**Material:**

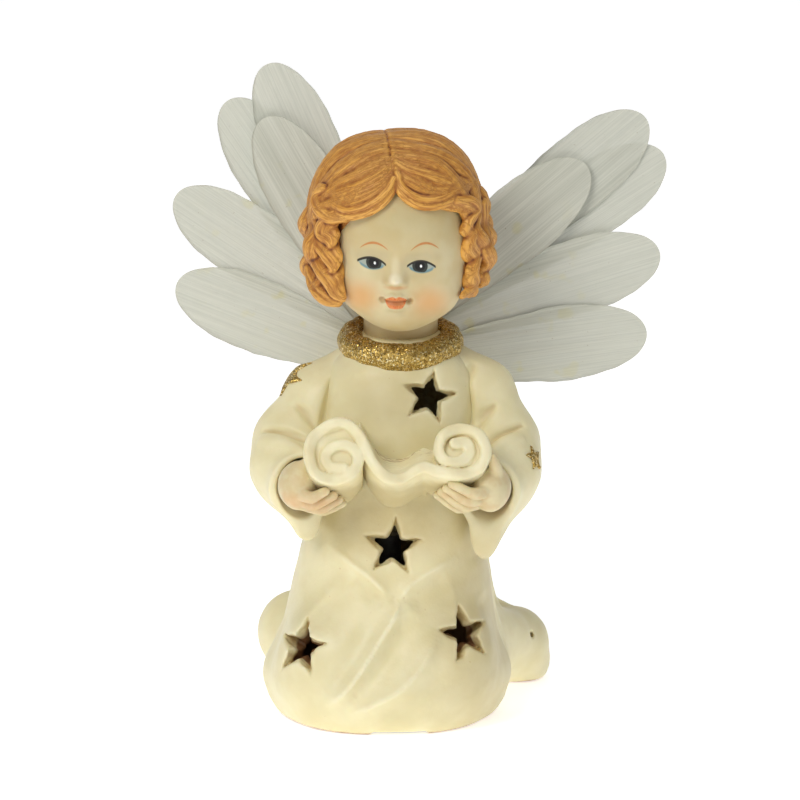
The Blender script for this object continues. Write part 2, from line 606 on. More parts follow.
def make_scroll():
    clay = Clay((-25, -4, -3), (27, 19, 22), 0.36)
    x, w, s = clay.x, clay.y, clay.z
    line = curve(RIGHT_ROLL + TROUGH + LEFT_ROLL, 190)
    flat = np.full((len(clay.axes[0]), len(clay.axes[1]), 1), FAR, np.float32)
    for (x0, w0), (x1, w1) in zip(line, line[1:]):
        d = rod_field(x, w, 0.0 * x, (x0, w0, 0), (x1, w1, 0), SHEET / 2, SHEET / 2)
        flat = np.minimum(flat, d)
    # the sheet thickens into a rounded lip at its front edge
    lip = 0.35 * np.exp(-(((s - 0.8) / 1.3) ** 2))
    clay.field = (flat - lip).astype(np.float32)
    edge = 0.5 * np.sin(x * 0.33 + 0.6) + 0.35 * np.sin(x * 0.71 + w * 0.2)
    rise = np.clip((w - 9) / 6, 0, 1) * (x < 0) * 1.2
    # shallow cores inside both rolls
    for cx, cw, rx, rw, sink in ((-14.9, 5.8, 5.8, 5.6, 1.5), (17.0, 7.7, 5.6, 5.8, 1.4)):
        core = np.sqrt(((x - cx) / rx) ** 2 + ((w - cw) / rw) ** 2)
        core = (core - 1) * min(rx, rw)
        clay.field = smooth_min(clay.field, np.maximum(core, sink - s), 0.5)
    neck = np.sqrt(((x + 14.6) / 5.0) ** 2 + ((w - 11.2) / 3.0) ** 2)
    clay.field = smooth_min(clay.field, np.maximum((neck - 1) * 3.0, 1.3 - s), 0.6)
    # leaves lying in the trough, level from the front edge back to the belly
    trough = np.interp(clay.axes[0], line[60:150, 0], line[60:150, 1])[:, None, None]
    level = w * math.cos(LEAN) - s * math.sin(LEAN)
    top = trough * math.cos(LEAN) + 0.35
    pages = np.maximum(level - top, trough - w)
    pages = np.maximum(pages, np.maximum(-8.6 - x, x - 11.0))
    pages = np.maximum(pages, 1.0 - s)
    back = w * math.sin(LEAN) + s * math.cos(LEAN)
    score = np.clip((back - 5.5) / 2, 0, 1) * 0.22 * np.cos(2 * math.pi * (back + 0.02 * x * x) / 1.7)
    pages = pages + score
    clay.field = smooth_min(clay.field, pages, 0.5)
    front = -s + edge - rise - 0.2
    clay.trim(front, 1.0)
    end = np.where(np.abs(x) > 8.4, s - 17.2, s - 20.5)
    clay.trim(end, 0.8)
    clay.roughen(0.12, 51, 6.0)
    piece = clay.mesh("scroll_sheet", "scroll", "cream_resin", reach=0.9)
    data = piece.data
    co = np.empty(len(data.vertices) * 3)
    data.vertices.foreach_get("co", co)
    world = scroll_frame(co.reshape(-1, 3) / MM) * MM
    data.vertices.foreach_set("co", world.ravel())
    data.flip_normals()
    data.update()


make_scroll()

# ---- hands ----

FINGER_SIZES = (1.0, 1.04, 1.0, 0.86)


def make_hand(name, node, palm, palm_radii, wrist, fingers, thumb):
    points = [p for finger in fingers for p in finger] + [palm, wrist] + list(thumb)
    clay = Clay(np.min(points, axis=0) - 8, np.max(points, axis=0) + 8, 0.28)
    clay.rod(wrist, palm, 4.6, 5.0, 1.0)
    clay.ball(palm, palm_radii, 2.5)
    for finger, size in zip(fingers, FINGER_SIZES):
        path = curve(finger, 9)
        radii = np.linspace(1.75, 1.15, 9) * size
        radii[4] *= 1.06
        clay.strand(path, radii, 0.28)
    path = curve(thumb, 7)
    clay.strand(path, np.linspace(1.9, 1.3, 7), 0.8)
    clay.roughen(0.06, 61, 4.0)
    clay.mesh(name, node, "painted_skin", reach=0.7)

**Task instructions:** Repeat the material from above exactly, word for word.

**Full response:**
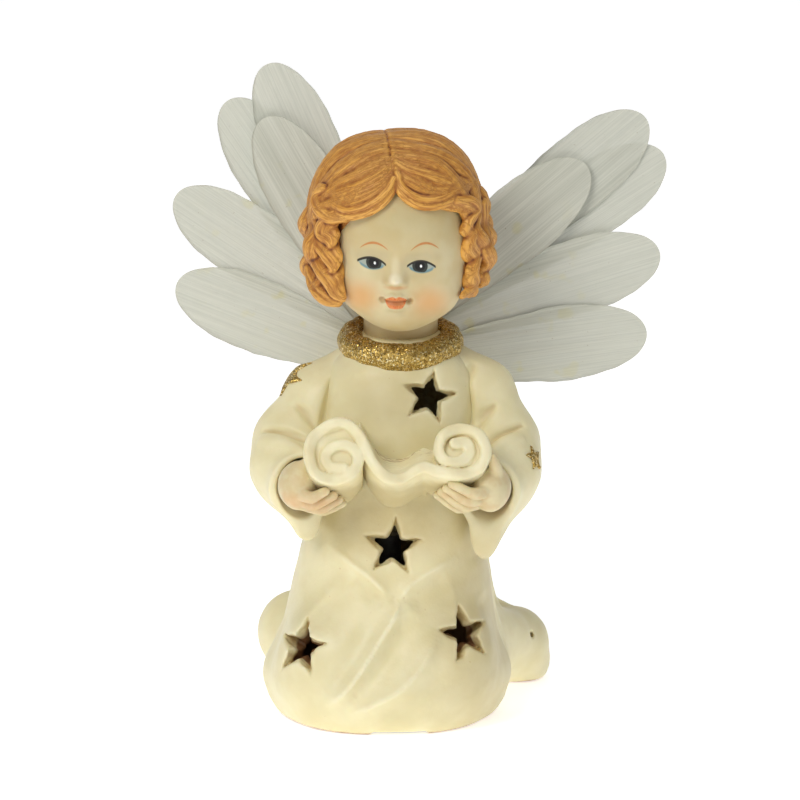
The Blender script for this object continues. Write part 2, from line 606 on. More parts follow.
def make_scroll():
    clay = Clay((-25, -4, -3), (27, 19, 22), 0.36)
    x, w, s = clay.x, clay.y, clay.z
    line = curve(RIGHT_ROLL + TROUGH + LEFT_ROLL, 190)
    flat = np.full((len(clay.axes[0]), len(clay.axes[1]), 1), FAR, np.float32)
    for (x0, w0), (x1, w1) in zip(line, line[1:]):
        d = rod_field(x, w, 0.0 * x, (x0, w0, 0), (x1, w1, 0), SHEET / 2, SHEET / 2)
        flat = np.minimum(flat, d)
    # the sheet thickens into a rounded lip at its front edge
    lip = 0.35 * np.exp(-(((s - 0.8) / 1.3) ** 2))
    clay.field = (flat - lip).astype(np.float32)
    edge = 0.5 * np.sin(x * 0.33 + 0.6) + 0.35 * np.sin(x * 0.71 + w * 0.2)
    rise = np.clip((w - 9) / 6, 0, 1) * (x < 0) * 1.2
    # shallow cores inside both rolls
    for cx, cw, rx, rw, sink in ((-14.9, 5.8, 5.8, 5.6, 1.5), (17.0, 7.7, 5.6, 5.8, 1.4)):
        core = np.sqrt(((x - cx) / rx) ** 2 + ((w - cw) / rw) ** 2)
        core = (core - 1) * min(rx, rw)
        clay.field = smooth_min(clay.field, np.maximum(core, sink - s), 0.5)
    neck = np.sqrt(((x + 14.6) / 5.0) ** 2 + ((w - 11.2) / 3.0) ** 2)
    clay.field = smooth_min(clay.field, np.maximum((neck - 1) * 3.0, 1.3 - s), 0.6)
    # leaves lying in the trough, level from the front edge back to the belly
    trough = np.interp(clay.axes[0], line[60:150, 0], line[60:150, 1])[:, None, None]
    level = w * math.cos(LEAN) - s * math.sin(LEAN)
    top = trough * math.cos(LEAN) + 0.35
    pages = np.maximum(level - top, trough - w)
    pages = np.maximum(pages, np.maximum(-8.6 - x, x - 11.0))
    pages = np.maximum(pages, 1.0 - s)
    back = w * math.sin(LEAN) + s * math.cos(LEAN)
    score = np.clip((back - 5.5) / 2, 0, 1) * 0.22 * np.cos(2 * math.pi * (back + 0.02 * x * x) / 1.7)
    pages = pages + score
    clay.field = smooth_min(clay.field, pages, 0.5)
    front = -s + edge - rise - 0.2
    clay.trim(front, 1.0)
    end = np.where(np.abs(x) > 8.4, s - 17.2, s - 20.5)
    clay.trim(end, 0.8)
    clay.roughen(0.12, 51, 6.0)
    piece = clay.mesh("scroll_sheet", "scroll", "cream_resin", reach=0.9)
    data = piece.data
    co = np.empty(len(data.vertices) * 3)
    data.vertices.foreach_get("co", co)
    world = scroll_frame(co.reshape(-1, 3) / MM) * MM
    data.vertices.foreach_set("co", world.ravel())
    data.flip_normals()
    data.update()


make_scroll()

# ---- hands ----

FINGER_SIZES = (1.0, 1.04, 1.0, 0.86)


def make_hand(name, node, palm, palm_radii, wrist, fingers, thumb):
    points = [p for finger in fingers for p in finger] + [palm, wrist] + list(thumb)
    clay = Clay(np.min(points, axis=0) - 8, np.max(points, axis=0) + 8, 0.28)
    clay.rod(wrist, palm, 4.6, 5.0, 1.0)
    clay.ball(palm, palm_radii, 2.5)
    for finger, size in zip(fingers, FINGER_SIZES):
        path = curve(finger, 9)
        radii = np.linspace(1.75, 1.15, 9) * size
        radii[4] *= 1.06
        clay.strand(path, radii, 0.28)
    path = curve(thumb, 7)
    clay.strand(path, np.linspace(1.9, 1.3, 7), 0.8)
    clay.roughen(0.06, 61, 4.0)
    clay.mesh(name, node, "painted_skin", reach=0.7)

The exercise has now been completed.